The following Data Manipulation Language (DML) SQL statements are executed in order to enforce the Data Quality Issue:

				
					UPDATE adventureworks_bronze.countryregion
            SET CountryRegionCode = 'FR'
          WHERE CountryRegionCode = 'FR_'; 

             -- Number of affected rows = 1

         UPDATE adventureworks_bronze.creditcard
            SET ExpMonth = null
          WHERE ExpMonth = 1; ; 

             -- Number of affected rows = 1.613

The MLVs Schedule runs successfully:

The creditcards MLV does not fail due to the violation of the Constraint expirationmonth_chk in that MLV while the ON MISMATCH Parameter for this Constraint is set to ‘DROP’. The only place where you can see the ‘dropped records’ is the sys_dq_metrics Table. It does contain the number of Violations / Dropped Records, and the Number of Records by failing Constraint for Scenario #4:

The Number of Records in MLV creditcards in the Silver Layer = 17.505 (being 19.118 Records in the Bronze Layer Source Table creditcard minus 1.613 ‘failing’ Credit Cards (due to a missing Expiration Month)).
The orderheaders MLV does not miss any records; the SQL Code for this MLV contains a Left Outer Join to the creditcard MLV, and no Data Quality Constraints were defined in the orderheaders MLV related to Credit Cards;
Unlike the Constraints with an ON MISMATCH parameter ‘FAIL’, the MLVs with an ON MISMATCH parameter ‘DROP’ apparently take little to no extra time…

MLV Data Quality Reports

On the ribbon of materialized lake views page a Data quality report button can be found.

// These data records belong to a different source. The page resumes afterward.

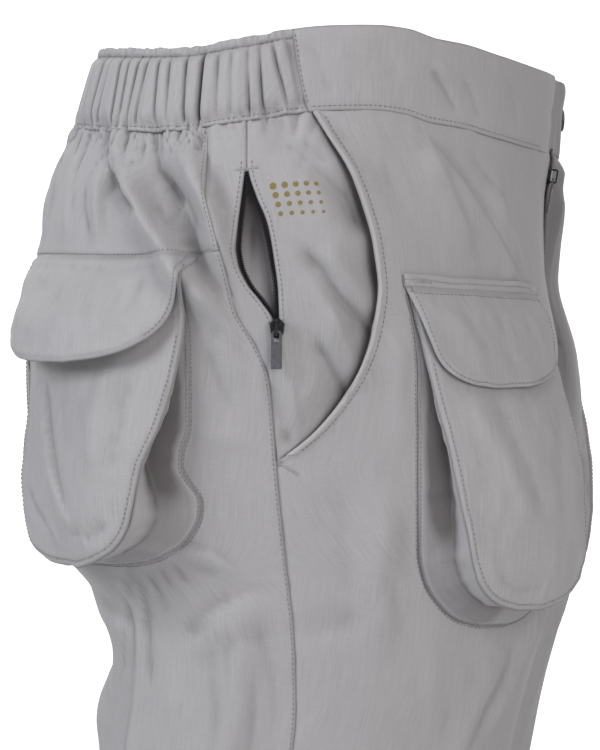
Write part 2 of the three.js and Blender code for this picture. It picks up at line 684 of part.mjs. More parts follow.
// The side zip's two tapes, joined past the ends of its slot, just under the side panel.
function sideZipTape(side) {
  const { lift, cloth, showing, hidden, gap } = SIDE_TAPE;
  const rows = [...YOKE_ROWS, ...HIP_ROWS].filter((z) => z <= ZIP_TOP && z >= ZIP_END);
  const middle = (z) => (zipRear(z) + zipFront(z)) / 2;
  return panel(side, {
    edges: [
      (z) => zipRear(z) - hidden,
      (z) => Math.min(zipRear(z) + showing, middle(z) - gap / 2),
      (z) => Math.max(zipFront(z) - showing, middle(z) + gap / 2),
      (z) => zipFront(z) + hidden,
    ],
    counts: [1, 1, 1],
    rows: [ZIP_TOP + 4, ...rows, ZIP_END - 5],
    lift: () => lift,
    cloth: () => cloth,
    isCloth: (row, column) => column !== 1 || row === 0 || row === rows.length,
  });
}

// The pocket's cloth behind the side zip hangs as a shallow pouch.
function sidePocketBag(side) {
  const { lift, cloth, deep, top, bottom, rear, front } = SIDE_BAG;
  const rows = Array.from({ length: 9 }, (_, i) => mix(top, bottom, i / 8));
  return panel(side, {
    edges: [() => rear, () => front],
    counts: [8],
    rows,
    lift: (angle, z) => {
      const across = Math.sin((Math.PI * (angle - rear)) / (front - rear));
      const down = Math.sin((Math.PI * (z - top)) / (bottom - top));
      return lift - deep * Math.max(across * down, 0) ** 0.6;
    },
    cloth: () => cloth,
  });
}

function flyTape() {
  return panel(SIDES[0], {
    edges: FLY_TAPE.reach.map((reach) => (z) => angleAtReach(z, reach)),
    counts: [2],
    rows: [BAND_SEAM - 4, ZIP_TOP, -78.5, -106, ZIP_END, -146],
    lift: () => FLY_TAPE.lift,
    cloth: () => FLY_TAPE.cloth,
  });
}

// The lift of a bellows pocket's face at an angle and height.
function faceLift(pocket) {
  const near = curve(pocket.rows, 'z', 'near');
  const far = curve(pocket.rows, 'z', 'far');
  const edge = curve(pocket.rows, 'z', 'lift');
  const swell = curve(pocket.rows, 'z', 'swell');
  return (angle, z) => {
    const across = THREE.MathUtils.clamp((angle - near(z)) / (far(z) - near(z)), 0, 1);
    return edge(z) + swell(z) * Math.sin(Math.PI * across);
  };
}

function patch(side, rows, lift) {
  const sheet = (depth) => rows.map(({ z, near, far, over = 0 }) => {
    const points = [];
    for (let i = 0; i <= POCKET_COLUMNS; i += 1) {
      const angle = mix(near, far, i / POCKET_COLUMNS);
      points.push(surface(side, angle, z, lift(angle, z) + over - depth));
    }
    return points;
  });
  return wallGeometry(sheet(0), sheet(CLOTH));
}

// The gusset joins the base seam to the face's edge round the sides and the bottom, with one pleat.
// Each spot on its way round knows the edge above, the seam below and a point inside the pocket.
function gusset(side, pocket) {
  const under = CLOTH + SEAM;
  const lift = faceLift(pocket);
  const spot = (row, share) => {
    const angle = mix(row.near, row.far, share);
    return {
      top: surface(side, angle, row.z, lift(angle, row.z) - under),
      base: surface(side, mix(row.baseNear, row.baseFar, share), row.baseZ, BASE_LIFT),
      inward: surface(side, mix(row.near, row.far, 0.5), row.z + INWARD_RISE, row.lift),
    };
  };
  const edge = [
    ...pocket.rows.map((row) => spot(row, 0)),
    spot(pocket.rows[pocket.rows.length - 1], 0.5),
    ...[...pocket.rows].reverse().map((row) => spot(row, 1)),
  ];
  const outer = edge.map(({ top, base, inward }) => {
    const tuck = Math.min(PLEAT, PLEAT_SHARE * top.distanceTo(base));
    const pleat = top.clone().lerp(base, 0.5);
    pleat.addScaledVector(inward.clone().sub(pleat).normalize(), tuck);
    return [top, pleat, base];
  });
  const inner = edge.map(({ inward }, i) => outer[i].map((point, column) => {
    const before = outer[Math.max(i - 1, 0)][column];
    const after = outer[Math.min(i + 1, edge.length - 1)][column];
    const normal = after.clone().sub(before).cross(outer[i][2].clone().sub(outer[i][0])).normalize();
    if (normal.dot(inward.clone().sub(point)) < 0) normal.negate();
    return point.clone().addScaledVector(normal, CLOTH);
  }));
  return wallGeometry(outer, inner);
}

// The rolled edge at the top of the front pocket, drawn as a soft bar along the panel.
function pocketHeader(side) {
  const { radius, lift, near, far, corners, sections } = HEADER;
  const rings = [];
  for (let i = 0; i <= sections; i += 1) {
    const angle = mix(near, far, i / sections);
    const ring = [];
    for (let j = 0; j < corners; j += 1) {
      const turn = (2 * Math.PI * (j + 0.5)) / corners;
      const z = HEADER.z + radius * Math.sin(turn);
      ring.push(surface(side, angle, z, lift + radius * Math.cos(turn)));
    }
    rings.push(ring);
  }
  return ringGeometry(rings);
}

function bellowsPocket(side, pocket) {
  const lift = faceLift(pocket);
  add(`${pocket.name}_gusset_${side.tag}`, gusset(side, pocket), PAINT.cloth);
  add(`${pocket.name}_face_${side.tag}`, patch(side, pocket.rows, lift), PAINT.cloth);
  add(`${pocket.name}_flap_${side.tag}`, patch(side, pocket.flap, lift), PAINT.cloth);
}

function solidOf(geometry) {
  const bare = geometry.clone();
  bare.deleteAttribute('normal');
  bare.deleteAttribute('uv');
  const merged = mergeVertices(bare, 1e-3);
  const vertProperties = new Float32Array(merged.attributes.position.array);
  const triVerts = new Uint32Array(merged.index.array);
  return new wasm.Manifold(new wasm.Mesh({ numProp: 3, vertProperties, triVerts }));
}

function unite(first, second) {
  const { vertProperties, triVerts } = solidOf(first).add(solidOf(second)).getMesh();
  return facingOut([...vertProperties], [...triVerts]);
}

// Zip sliders and their pull tabs are drawn flat: x across, y up the zip, z out of the cloth.
const SLIDER = { width: 7.6, length: 10, thick: 2.8, corner: 2.4 };
const BRIDGE = { width: 1.4, length: 8, bar: 1, window: 2.6 };
const TAB = { width: 5.6, length: 20, thick: 1.2, bevel: 1.4, rim: 0.6, eyeWidth: 2.8, eyeLength: 4.6 };
const PIVOT = { y: -1.8, z: SLIDER.thick + 1.35 };

function extrude(outline, depth) {
  return new THREE.ExtrudeGeometry(outline, { depth, bevelEnabled: false, curveSegments: 3 });
}

function outlineOf(points) {
  return new THREE.Shape(points.map(([x, y]) => new THREE.Vector2(x, y)));
}

function sliderGeometry() {
  const { width, length, thick, corner } = SLIDER;
  const [w, l] = [width / 2, length / 2];
  const body = extrude(outlineOf([
    [-w + corner, -l], [w - corner, -l], [w - 0.6, -l + corner], [w, l - corner],
    [w - corner, l], [-w + corner, l], [-w, l - corner], [-w + 0.6, -l + corner],
  ]), thick);
  const foot = BRIDGE.length / 2;
  const top = thick + BRIDGE.window + BRIDGE.bar;
  const arch = outlineOf([
    [-foot, thick - 0.4], [foot, thick - 0.4], [foot, top - 0.8], [foot - 0.8, top],
    [0.8 - foot, top], [-foot, top - 0.8],
  ]);
  const inside = foot - BRIDGE.bar;
  arch.holes.push(outlineOf([
    [-inside, thick], [-inside, thick + BRIDGE.window], [inside, thick + BRIDGE.window], [inside, thick],
  ]));
  const bridge = extrude(arch, BRIDGE.width);
  bridge.translate(0, 0, -BRIDGE.width / 2);
  const [x, y, z] = [new THREE.Vector3(1, 0, 0), new THREE.Vector3(0, 1, 0), new THREE.Vector3(0, 0, 1)];
  bridge.applyMatrix4(new THREE.Matrix4().makeBasis(y, z, x));
  return unite(body, bridge);
}

function tabGeometry() {
  const { width, length, thick, bevel, rim, eyeWidth, eyeLength } = TAB;
  const w = width / 2;
  const plate = outlineOf([
    [-w, rim - length], [w, rim - length], [w, rim - bevel],
    [w - bevel, rim], [bevel - w, rim], [-w, rim - bevel],
  ]);
  const e = eyeWidth / 2;
  plate.holes.push(outlineOf([[-e, -rim], [-e, -rim - eyeLength], [e, -rim - eyeLength], [e, -rim]]));
  const geometry = extrude(plate, thick);
  geometry.translate(0, 0, -thick / 2);
  return geometry;
}

// Sets a group on the cloth, facing out of it.
function seatOn(side, angle, z, lift) {
  const origin = surface(side, angle, z, lift);
  const out = surface(side, angle, z, lift + 1).sub(origin).normalize();
  const up = new THREE.Vector3(0, 0, 1).addScaledVector(out, -out.z).normalize();
  const across = up.clone().cross(out);
  const group = new THREE.Group();
  group.position.copy(origin);
  group.quaternion.setFromRotationMatrix(new THREE.Matrix4().makeBasis(across, up, out));
  garment.add(group);
  return group;
}

function zipSlider(name, tag, seat) {
  add(`${name}_slider${tag}`, sliderGeometry(), PAINT.slider, seat);
  const tab = add(`${name}_tab${tag}`, tabGeometry(), PAINT.tab, seat);
  tab.position.set(0, PIVOT.y, PIVOT.z);
}

function pressStud() {
  const { reach, z, lift, radius, thick, bevel } = STUD;
  const profile = [[0, 0], [radius, 0], [radius, thick - bevel / 2], [radius - bevel, thick], [0, thick]];
  const geometry = new THREE.LatheGeometry(profile.map(([x, y]) => new THREE.Vector2(x, y)), 16);
  geometry.rotateX(Math.PI / 2);
  add('waistband_snap', geometry, PAINT.snap, seatOn(SIDES[1], angleAtReach(z, reach), z, lift));
}

add('waistband_back', waistbandBack(), PAINT.cloth);
waistbandFronts();
pressStud();
add('fly_zip_tape', flyTape(), PAINT.tape);
const flyAngle = angleAtReach(FLY_SLIDER.z, FLY_SLIDER.reach);
zipSlider('fly', '', seatOn(SIDES[0], flyAngle, FLY_SLIDER.z, FLY_SLIDER.lift));

for (const side of SIDES) {
  add(`back_yoke_${side.tag}`, hipYoke(side), PAINT.cloth);
  add(`back_leg_${side.tag}`, backLeg(side), PAINT.cloth);
  add(`front_leg_${side.tag}`, frontLeg(side), PAINT.cloth);
  add(`side_panel_${side.tag}`, sidePanel(side), PAINT.cloth);
  add(`curved_binding_${side.tag}`, curvedBinding(side), PAINT.binding);
  add(`side_zip_tape_${side.tag}`, sideZipTape(side), PAINT.tape);
  add(`side_pocket_bag_${side.tag}`, sidePocketBag(side), PAINT.inside);
  const seat = seatOn(side, SIDE_SLIDER.angle, SIDE_SLIDER.z, SIDE_SLIDER.lift);
  zipSlider('side_zip', `_${side.tag}`, seat);
  bellowsPocket(side, FRONT_POCKET);
  bellowsPocket(side, BACK_POCKET);
  add(`front_pocket_header_${side.tag}`, pocketHeader(side), PAINT.cloth);
}

export default garment;
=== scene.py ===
import math

import bpy
import numpy as np
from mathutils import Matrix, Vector
from mathutils.bvhtree import BVHTree


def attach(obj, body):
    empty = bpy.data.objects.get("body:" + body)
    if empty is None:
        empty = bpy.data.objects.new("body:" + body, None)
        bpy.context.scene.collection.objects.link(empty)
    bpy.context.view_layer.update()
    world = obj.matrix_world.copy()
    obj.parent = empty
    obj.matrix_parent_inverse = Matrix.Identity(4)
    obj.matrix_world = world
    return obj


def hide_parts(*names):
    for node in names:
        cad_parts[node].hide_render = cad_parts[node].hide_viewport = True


# Track pants, dressed over their rigid model. Millimetres until a mesh is made. +Z up, the front
# towards -Y, the wearer's right towards -X. Angles go round a leg from 0 at its outer side to 90 in
# front and -90 behind.

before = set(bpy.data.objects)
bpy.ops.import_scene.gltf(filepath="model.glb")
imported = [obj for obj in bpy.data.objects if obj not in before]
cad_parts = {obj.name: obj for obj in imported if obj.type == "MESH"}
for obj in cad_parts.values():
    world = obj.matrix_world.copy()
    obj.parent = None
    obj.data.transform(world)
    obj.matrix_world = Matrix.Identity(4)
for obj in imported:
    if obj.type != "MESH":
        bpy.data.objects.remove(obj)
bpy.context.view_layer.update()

WAIST_TOP, BAND_SEAM, YOKE_SEAM, CROTCH, HEM = 22, -22, -93, -262, -1008
BAND_HEIGHT = WAIST_TOP - BAND_SEAM
UNDER_BAND = -17.6  # where the cloth that runs up under the band ends
HEM_DEPTH, HEM_ROW = 25, 21.5  # how far up the hem is turned, and the height of its row of stitches
SIDE_LAP, CENTRE_LAP, BUTT = 4.4, 3.5, 0.5  # mm that an edge runs on under its neighbour, or past a seam
CLOTH, BAND_THICK, FLAP_THICK, THIN = 1.2, 2.0, 1.9, 0.8
SQUARENESS = 0.93
LEG_MIDDLE, MIDDLE_POWER, INNER_POWER, WAIST_SHARE = 96, 1.2, -1, 1e-4
DIP_FADES_AT = -170
ARC_RADIUS = 150  # turns an angle into a length round the form
BAND_RADIUS = 170  # the same for the band's gathers
FOLD_TAPER = 24
CALM_NEAR_CENTRE = 28  # mm from the centre plane within which the folds fade
UNEVEN_FROM = (-10, -60)  # the heights between which the cloth's unevenness sets in
FRONT_CURVE_END = -202.5
ZIP_TOP, ZIP_END = -50, -131
FLY_END = -162

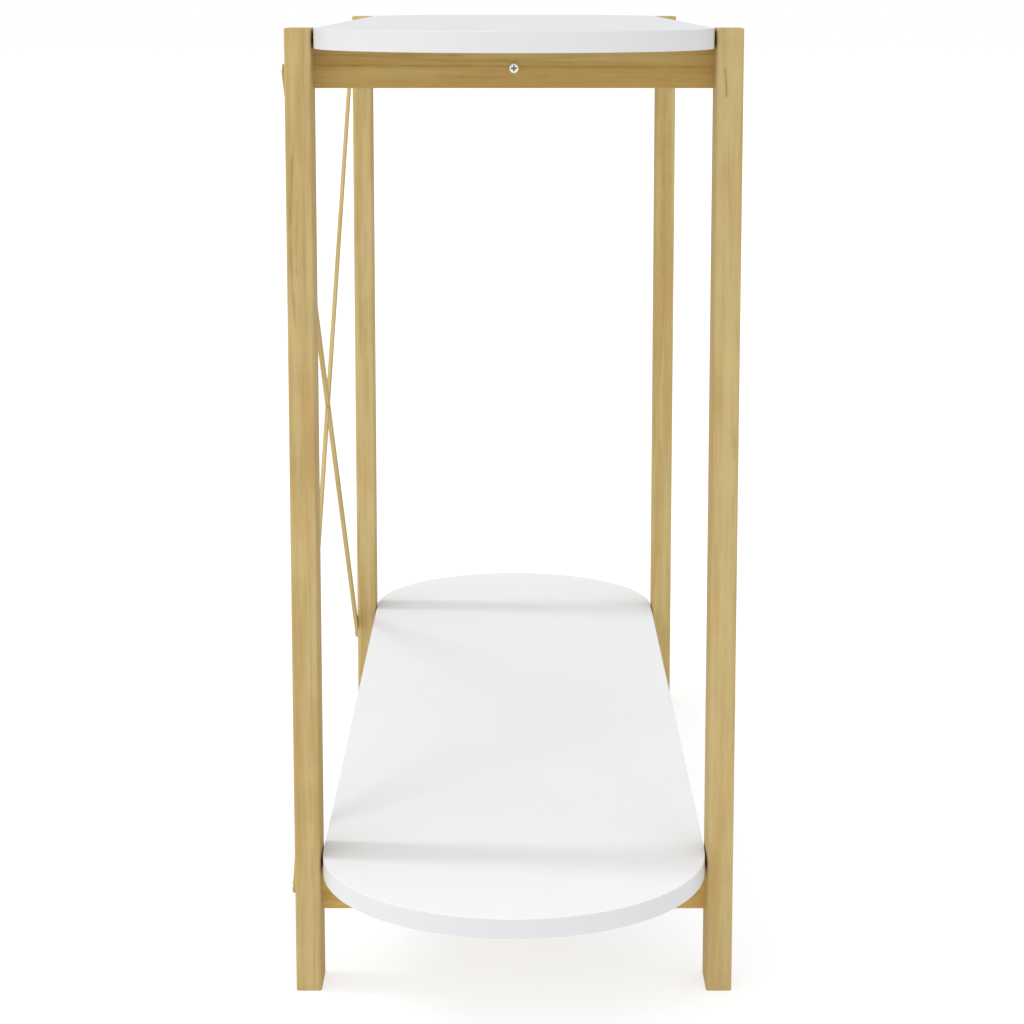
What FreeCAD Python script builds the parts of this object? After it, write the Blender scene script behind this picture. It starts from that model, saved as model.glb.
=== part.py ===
import FreeCAD, Part
import math
import os
import Sketcher

# Console table: two white boards with half-round ends, held between four pine legs, with a cross
# brace at the back. +X runs along the table, +Y towards its back and +Z up. The origin is on the
# floor, in the middle of the four legs. Left is -X and right is +X, as seen from the front.

# Driving dimensions in millimetres: alias, value and meaning.
DIMENSIONS = [
    ("board_length", 1100, "tabletop and shelf, end to end"),
    ("board_width", 300, "tabletop and shelf, front to back"),
    ("board_thickness", 15, "tabletop and shelf"),
    ("edging_thickness", 1, "plastic edging round each board"),
    ("edging_radius", 0.4, "rounding of the edging's outer rims"),
    ("table_height", 750, "floor to the top of the tabletop and of the legs"),
    ("shelf_height", 109, "floor to the top of the shelf"),
    ("leg_width", 20, "leg, front to back"),
    ("leg_depth", 40, "leg, along the table"),
    ("leg_radius", 2, "rounding of a leg's long edges"),
    ("leg_end_radius", 0.5, "softening round a leg's two ends"),
    ("leg_gap", 302, "clear width between a front leg and a back leg"),
    ("frame_length", 837, "over the outer faces of the legs"),
    ("rail_thickness", 20, "end rail, along the table"),
    ("rail_radius", 1, "rounding of a rail's and a stretcher's long edges"),
    ("top_rail_height", 30, "rails and stretcher under the tabletop"),
    ("lower_rail_height", 34, "rails and stretcher under the shelf"),
    ("stretcher_width", 20, "stretcher, front to back"),
    ("slat_width", 12, "brace slat"),
    ("slat_thickness", 3, "brace slat"),
    ("slat_tail", 4, "brace slat past the middle of its end screw"),
    ("slat_radius", 5, "rounding of a brace slat's corners"),
    ("slat_top_height", 718, "upper end screws of the brace"),
    ("slat_low_height", 78, "lower end screws of the brace"),
    ("dowel_diameter", 8, "dowel between rail and leg"),
    ("dowel_length", 30, "dowel between rail and leg"),
    ("dowel_in_leg", 12, "part of a dowel that is in its leg"),
    ("dowel_spacing", 15, "between the two dowels of one joint"),
    ("dowel_bevel", 1, "bevel of a dowel's ends"),
    ("hole_spare_depth", 0.5, "hole past the end of its dowel or screw"),
    ("hole_spare_width", 0.5, "hole over its screw, in the piece under the head"),
    ("joint_screw_diameter", 4, "screw from an end rail into a stretcher"),
    ("joint_screw_length", 45, "the same, under its head"),
    ("board_screw_diameter", 3.5, "screw from below into a board"),
    ("board_screw_length", 30, "the same, under its head"),
    ("board_screw_bite", 11, "part of a board screw that is in its board"),
    ("rail_screw_offset", 75, "board screws in an end rail, from the middle"),
    ("stretcher_screw_offset", 190, "board screws in a stretcher, from the middle"),
    ("brace_screw_diameter", 3.5, "screw through a slat into a back leg"),
    ("brace_screw_length", 16, "the same, under its head"),
    ("screw_tip_length", 4, "point of every screw"),
    ("screw_tip_diameter", 0.6, "blunt end of a screw's point"),
    ("head_diameter", 7.6, "pan head of every screw"),
    ("head_height", 1.8, "pan head of every screw"),
    ("head_radius", 1.2, "rounding of a pan head's rim"),
    ("recess_span", 4.4, "cross recess in a head, tip to tip"),
    ("recess_width", 1.3, "cross recess in a head, each slot"),
    ("recess_depth", 1.3, "cross recess in a head"),
    ("counterbore_diameter", 9, "recess for a board screw's head"),
]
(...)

By pressing this button an autogenerated data quality report is opened, containing both an overview page and a detail page:

While the Overview page summarizes all data from all MLVs, the Details page allows you to focus on one or more MLVs.

Remark:
These Reports do NOT take into account the failing MLV executions due to the ON MISMATCH Parameter on an MLV Constraint set to ‘FAIL’; they only focus on ON MISMATCH Parameters set to ‘DROP’. This means that neither the Data Quality Reports, neither the sys_dq_metrics Table will show the impact of blocking Data Quality Issues!!!